Answer with one number: how many lines have "True".
━━━━━ Information supplied ━━━━━
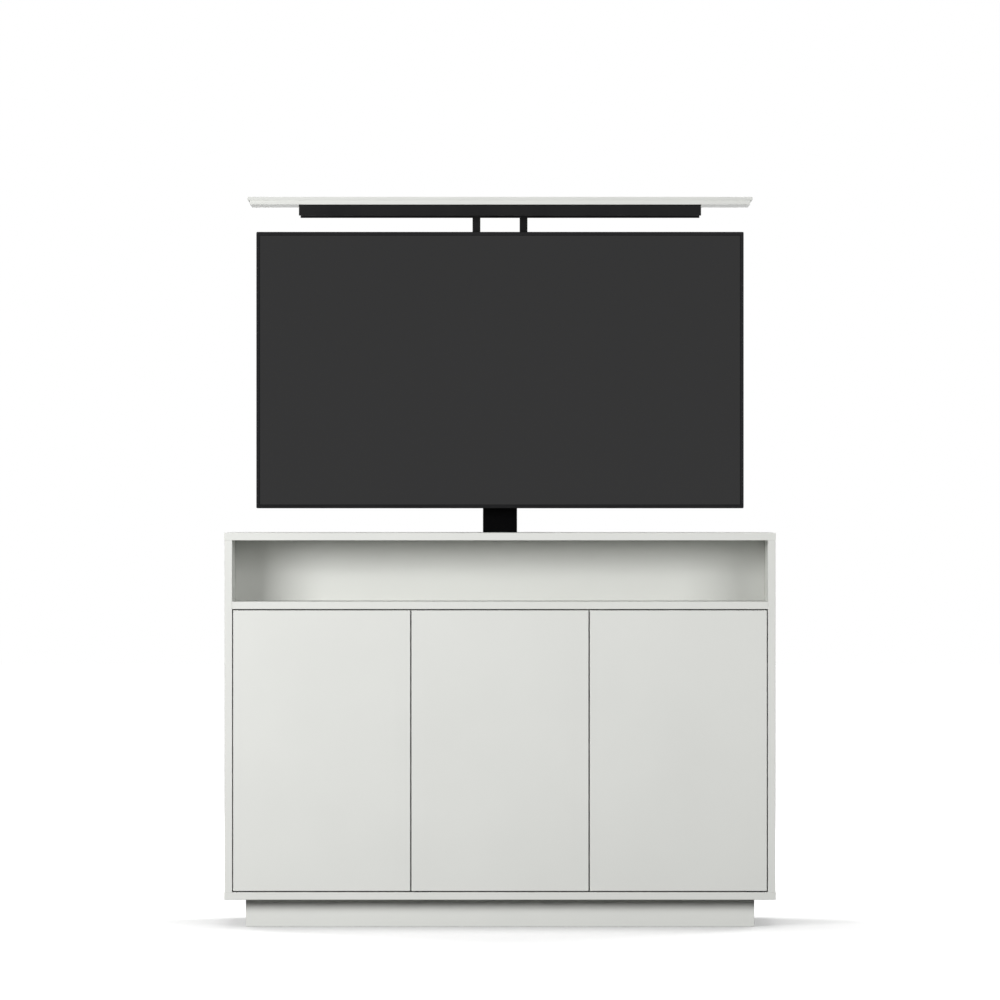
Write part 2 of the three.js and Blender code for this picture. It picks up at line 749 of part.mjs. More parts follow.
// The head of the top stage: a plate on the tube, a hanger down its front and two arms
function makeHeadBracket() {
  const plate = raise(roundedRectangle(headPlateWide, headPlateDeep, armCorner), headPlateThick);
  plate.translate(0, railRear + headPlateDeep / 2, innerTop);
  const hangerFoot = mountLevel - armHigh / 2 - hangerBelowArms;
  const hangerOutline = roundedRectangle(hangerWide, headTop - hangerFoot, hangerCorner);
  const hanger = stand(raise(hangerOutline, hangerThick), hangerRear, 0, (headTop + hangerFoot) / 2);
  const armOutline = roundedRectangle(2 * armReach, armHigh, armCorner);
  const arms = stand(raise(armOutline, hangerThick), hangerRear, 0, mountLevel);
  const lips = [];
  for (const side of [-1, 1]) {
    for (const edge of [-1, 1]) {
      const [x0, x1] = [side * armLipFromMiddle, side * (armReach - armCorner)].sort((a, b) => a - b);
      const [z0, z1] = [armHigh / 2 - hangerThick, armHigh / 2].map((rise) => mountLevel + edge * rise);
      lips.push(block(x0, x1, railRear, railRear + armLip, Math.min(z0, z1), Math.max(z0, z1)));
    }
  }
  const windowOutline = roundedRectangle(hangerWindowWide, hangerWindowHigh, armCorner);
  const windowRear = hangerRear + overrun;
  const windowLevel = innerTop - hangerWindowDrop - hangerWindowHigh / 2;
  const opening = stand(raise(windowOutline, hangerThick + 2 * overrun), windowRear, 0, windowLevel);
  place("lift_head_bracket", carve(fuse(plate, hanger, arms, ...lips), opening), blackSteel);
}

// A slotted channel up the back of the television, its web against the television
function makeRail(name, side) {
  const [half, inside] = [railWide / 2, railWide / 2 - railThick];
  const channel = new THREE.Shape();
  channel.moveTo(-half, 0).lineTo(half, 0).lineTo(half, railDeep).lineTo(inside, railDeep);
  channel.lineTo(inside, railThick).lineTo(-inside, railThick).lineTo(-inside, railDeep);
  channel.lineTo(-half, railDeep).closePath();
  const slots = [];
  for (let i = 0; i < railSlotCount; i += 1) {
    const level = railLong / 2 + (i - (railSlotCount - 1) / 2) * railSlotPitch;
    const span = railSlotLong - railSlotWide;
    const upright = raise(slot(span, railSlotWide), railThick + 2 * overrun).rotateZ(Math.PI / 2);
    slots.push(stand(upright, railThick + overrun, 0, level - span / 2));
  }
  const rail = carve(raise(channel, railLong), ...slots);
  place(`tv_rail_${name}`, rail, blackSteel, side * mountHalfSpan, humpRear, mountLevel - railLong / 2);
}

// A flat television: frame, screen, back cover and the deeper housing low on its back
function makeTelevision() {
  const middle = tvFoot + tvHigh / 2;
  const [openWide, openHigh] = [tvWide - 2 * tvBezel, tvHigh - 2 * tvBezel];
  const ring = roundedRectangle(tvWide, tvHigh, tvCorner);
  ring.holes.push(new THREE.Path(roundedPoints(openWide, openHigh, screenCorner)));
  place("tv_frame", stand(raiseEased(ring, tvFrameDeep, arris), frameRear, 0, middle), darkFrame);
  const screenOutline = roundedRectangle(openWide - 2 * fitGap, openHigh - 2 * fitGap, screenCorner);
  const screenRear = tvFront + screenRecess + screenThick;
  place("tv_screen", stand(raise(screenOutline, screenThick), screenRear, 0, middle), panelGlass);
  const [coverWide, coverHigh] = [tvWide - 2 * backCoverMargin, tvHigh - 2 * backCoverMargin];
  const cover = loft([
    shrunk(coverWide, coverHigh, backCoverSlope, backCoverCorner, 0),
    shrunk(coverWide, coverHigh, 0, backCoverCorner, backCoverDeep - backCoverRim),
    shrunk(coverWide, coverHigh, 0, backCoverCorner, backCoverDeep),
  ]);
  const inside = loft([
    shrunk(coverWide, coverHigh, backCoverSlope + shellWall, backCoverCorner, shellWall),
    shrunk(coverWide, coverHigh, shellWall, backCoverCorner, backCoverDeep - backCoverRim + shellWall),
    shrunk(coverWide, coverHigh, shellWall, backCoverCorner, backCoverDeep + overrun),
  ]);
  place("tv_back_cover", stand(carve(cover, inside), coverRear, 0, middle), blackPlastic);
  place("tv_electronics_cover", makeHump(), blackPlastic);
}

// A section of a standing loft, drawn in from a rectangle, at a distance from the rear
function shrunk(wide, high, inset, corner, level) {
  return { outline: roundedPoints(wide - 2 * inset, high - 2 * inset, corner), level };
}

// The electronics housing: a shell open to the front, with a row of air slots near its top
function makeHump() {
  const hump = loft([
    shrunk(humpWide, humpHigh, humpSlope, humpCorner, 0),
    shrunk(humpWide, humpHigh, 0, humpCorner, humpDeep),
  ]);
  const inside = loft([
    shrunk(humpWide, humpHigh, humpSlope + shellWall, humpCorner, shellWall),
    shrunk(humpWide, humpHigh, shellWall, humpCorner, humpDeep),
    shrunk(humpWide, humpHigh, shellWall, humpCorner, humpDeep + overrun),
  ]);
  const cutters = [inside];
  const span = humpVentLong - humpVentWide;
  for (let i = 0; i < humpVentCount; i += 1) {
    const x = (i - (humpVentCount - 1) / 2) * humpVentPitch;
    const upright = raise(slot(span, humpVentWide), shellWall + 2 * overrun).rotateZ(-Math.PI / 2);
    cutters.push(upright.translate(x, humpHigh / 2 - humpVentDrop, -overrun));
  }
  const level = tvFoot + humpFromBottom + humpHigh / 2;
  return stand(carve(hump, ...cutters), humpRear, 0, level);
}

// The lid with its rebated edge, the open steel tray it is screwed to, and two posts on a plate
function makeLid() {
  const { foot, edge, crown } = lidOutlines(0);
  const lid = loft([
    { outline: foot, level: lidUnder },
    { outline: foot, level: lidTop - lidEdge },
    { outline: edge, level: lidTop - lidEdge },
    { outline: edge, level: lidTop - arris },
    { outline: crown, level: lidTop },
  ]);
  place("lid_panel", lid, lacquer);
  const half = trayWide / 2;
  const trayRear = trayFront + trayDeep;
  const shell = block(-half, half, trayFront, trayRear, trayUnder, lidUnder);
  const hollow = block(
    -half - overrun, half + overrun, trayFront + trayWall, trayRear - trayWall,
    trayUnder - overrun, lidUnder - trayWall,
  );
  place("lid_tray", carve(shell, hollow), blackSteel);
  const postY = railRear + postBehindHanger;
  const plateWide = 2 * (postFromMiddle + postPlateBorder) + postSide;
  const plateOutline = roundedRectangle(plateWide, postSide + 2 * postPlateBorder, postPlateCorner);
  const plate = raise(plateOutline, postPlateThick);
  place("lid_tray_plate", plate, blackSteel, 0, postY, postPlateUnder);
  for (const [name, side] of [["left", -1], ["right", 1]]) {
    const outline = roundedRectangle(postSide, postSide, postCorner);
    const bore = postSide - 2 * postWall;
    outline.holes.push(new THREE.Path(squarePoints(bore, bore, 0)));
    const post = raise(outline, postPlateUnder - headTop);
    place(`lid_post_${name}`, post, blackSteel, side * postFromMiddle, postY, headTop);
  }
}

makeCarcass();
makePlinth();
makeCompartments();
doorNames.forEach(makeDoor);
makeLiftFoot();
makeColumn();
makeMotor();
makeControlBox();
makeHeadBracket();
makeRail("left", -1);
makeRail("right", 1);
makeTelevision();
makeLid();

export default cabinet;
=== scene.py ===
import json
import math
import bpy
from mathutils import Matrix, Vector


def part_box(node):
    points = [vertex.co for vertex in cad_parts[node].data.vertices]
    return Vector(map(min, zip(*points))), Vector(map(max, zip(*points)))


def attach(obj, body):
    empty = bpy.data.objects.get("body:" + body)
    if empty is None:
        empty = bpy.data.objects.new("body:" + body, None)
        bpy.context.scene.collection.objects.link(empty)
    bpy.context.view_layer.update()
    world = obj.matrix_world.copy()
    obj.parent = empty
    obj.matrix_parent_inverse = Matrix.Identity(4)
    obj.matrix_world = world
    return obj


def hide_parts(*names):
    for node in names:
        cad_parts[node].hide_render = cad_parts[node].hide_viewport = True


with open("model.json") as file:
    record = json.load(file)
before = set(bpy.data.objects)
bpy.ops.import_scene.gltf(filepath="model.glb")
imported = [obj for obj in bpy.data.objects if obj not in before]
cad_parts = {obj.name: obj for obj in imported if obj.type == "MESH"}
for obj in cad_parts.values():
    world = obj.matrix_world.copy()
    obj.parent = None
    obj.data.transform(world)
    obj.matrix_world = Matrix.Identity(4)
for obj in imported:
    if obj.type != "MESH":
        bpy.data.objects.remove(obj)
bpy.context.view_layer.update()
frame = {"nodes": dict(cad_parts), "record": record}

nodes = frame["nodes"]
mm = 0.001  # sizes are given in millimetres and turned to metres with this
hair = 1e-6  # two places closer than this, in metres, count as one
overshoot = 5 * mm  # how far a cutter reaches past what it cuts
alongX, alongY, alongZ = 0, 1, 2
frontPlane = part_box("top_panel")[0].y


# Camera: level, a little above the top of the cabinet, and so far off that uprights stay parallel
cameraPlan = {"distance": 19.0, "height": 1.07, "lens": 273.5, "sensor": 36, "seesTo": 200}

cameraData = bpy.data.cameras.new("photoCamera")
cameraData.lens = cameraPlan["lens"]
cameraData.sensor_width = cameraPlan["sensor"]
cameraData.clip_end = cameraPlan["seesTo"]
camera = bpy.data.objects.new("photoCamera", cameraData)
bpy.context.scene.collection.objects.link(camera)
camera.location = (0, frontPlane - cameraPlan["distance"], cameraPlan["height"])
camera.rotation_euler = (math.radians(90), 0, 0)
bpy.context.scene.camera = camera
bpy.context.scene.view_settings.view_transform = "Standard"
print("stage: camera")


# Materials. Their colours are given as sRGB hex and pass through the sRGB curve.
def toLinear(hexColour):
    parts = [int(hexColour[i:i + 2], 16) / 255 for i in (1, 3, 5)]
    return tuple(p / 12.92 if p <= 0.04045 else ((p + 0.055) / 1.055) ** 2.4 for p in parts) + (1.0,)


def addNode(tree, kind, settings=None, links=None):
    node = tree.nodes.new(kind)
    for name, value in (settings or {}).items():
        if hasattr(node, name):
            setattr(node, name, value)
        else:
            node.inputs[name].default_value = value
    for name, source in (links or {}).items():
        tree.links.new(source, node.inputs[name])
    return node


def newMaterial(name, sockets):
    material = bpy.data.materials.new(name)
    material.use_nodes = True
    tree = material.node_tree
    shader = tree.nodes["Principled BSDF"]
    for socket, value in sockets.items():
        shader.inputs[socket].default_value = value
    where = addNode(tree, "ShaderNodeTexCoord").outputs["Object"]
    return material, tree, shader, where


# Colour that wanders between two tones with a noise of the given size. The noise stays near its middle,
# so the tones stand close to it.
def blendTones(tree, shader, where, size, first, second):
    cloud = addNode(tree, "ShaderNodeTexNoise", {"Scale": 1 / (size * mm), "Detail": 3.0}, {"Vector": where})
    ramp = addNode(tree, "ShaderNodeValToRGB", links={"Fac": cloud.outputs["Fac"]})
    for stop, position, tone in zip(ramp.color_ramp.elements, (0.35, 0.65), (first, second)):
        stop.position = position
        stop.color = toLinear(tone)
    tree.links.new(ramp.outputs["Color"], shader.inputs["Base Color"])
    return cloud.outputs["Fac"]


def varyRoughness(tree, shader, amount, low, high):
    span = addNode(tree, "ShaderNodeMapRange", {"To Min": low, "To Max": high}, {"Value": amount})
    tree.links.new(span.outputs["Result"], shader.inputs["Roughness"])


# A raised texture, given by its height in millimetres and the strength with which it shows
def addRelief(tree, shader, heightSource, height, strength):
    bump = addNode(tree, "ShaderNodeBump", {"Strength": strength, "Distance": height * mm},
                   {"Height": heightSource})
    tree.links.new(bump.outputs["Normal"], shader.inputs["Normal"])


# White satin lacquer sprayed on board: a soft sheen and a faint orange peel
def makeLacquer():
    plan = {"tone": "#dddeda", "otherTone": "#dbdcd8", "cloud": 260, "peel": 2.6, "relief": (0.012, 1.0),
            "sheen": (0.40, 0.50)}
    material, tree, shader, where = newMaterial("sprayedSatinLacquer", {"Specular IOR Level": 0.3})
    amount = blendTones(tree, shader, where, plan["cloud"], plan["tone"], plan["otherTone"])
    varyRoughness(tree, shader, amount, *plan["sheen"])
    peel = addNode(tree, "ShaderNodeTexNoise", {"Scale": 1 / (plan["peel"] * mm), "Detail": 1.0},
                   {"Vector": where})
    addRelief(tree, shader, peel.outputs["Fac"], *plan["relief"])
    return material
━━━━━
Task solution -> 2